_YOUR INSTRUCTIONS_
Search the material and gather each line with "Write" in it.
-*-
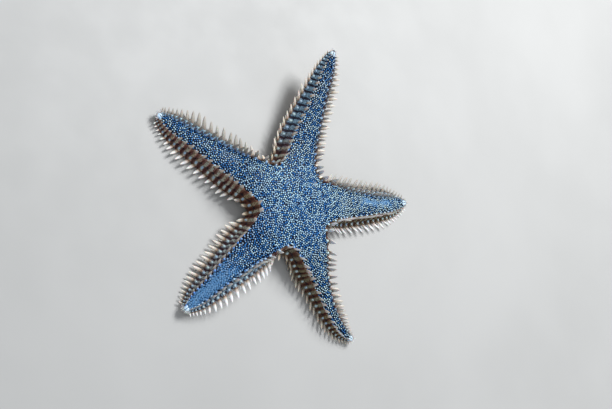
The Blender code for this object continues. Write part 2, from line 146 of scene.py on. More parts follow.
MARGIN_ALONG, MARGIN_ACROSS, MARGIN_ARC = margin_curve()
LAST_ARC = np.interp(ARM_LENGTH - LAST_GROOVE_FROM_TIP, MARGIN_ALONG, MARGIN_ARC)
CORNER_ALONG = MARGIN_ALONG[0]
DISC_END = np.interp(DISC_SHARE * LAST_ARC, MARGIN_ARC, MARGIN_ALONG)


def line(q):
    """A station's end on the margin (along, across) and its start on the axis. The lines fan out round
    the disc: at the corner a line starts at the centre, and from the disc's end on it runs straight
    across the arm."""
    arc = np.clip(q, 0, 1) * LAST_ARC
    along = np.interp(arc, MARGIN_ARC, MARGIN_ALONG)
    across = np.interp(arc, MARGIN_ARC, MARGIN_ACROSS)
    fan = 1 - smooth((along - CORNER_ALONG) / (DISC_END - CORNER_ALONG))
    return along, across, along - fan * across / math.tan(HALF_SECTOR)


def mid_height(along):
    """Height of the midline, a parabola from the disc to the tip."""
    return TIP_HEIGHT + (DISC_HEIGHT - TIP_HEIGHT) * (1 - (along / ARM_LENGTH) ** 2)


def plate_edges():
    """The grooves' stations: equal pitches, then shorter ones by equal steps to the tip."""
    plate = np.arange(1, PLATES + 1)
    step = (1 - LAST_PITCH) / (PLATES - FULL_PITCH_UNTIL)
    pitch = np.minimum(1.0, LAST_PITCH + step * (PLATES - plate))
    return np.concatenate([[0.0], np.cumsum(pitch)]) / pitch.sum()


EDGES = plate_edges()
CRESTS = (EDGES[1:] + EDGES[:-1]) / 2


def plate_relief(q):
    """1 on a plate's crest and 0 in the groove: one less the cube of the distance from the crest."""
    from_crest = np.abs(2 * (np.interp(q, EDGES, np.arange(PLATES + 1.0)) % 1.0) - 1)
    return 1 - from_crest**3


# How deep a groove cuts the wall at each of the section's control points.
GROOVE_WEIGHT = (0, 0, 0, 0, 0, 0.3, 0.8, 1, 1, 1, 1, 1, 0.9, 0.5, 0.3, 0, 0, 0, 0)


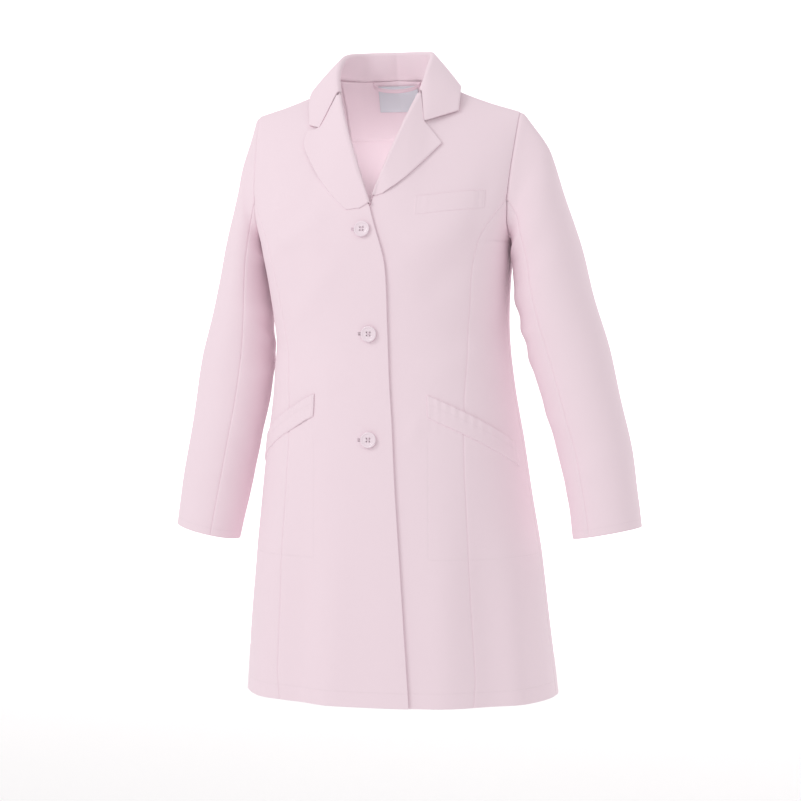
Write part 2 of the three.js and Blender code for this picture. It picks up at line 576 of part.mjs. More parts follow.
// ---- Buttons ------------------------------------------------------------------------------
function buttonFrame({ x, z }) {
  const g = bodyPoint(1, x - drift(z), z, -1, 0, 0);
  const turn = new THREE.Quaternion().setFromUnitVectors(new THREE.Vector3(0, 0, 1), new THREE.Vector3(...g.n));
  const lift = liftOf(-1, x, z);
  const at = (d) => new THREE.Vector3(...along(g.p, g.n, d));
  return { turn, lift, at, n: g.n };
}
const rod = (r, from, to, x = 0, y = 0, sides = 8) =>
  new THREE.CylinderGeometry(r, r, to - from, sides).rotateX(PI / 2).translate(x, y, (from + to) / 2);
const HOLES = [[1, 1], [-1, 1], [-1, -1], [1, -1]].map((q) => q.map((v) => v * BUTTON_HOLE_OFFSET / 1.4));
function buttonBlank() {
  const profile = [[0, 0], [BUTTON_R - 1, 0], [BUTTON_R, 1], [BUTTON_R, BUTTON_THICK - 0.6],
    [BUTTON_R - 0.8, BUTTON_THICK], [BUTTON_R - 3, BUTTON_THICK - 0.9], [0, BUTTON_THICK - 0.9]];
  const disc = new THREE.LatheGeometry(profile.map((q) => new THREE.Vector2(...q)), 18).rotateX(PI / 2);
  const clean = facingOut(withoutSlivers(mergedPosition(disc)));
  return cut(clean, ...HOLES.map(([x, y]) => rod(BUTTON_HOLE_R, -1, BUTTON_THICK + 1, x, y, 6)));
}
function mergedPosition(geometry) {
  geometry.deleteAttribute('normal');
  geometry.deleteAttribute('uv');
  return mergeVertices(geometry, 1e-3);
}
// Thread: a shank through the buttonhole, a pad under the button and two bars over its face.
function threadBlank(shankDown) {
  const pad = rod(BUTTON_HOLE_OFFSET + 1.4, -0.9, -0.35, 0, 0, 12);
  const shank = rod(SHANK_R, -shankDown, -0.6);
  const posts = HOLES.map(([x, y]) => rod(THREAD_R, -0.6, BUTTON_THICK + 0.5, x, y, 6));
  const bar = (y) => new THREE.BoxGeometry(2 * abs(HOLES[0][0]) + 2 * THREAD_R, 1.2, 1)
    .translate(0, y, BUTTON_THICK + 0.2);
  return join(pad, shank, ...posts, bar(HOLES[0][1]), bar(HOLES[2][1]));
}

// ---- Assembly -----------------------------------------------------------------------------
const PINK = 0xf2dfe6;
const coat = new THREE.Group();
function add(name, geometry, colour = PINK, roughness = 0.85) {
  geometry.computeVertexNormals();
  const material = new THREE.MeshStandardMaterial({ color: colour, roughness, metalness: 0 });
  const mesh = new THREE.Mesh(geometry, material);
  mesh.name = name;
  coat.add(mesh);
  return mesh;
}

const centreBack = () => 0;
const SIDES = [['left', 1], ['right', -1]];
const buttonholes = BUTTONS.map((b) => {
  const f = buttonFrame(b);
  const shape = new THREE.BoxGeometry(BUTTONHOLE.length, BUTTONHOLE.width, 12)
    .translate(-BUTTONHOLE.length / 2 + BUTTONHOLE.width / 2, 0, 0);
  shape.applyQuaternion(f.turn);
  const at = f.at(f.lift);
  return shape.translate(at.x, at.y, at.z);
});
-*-
_OUTPUT FOR THIS TASK_
The Blender code for this object continues. Write part 2, from line 146 of scene.py on. More parts follow.
Write part 2 of the three.js and Blender code for this picture. It picks up at line 576 of part.mjs. More parts follow.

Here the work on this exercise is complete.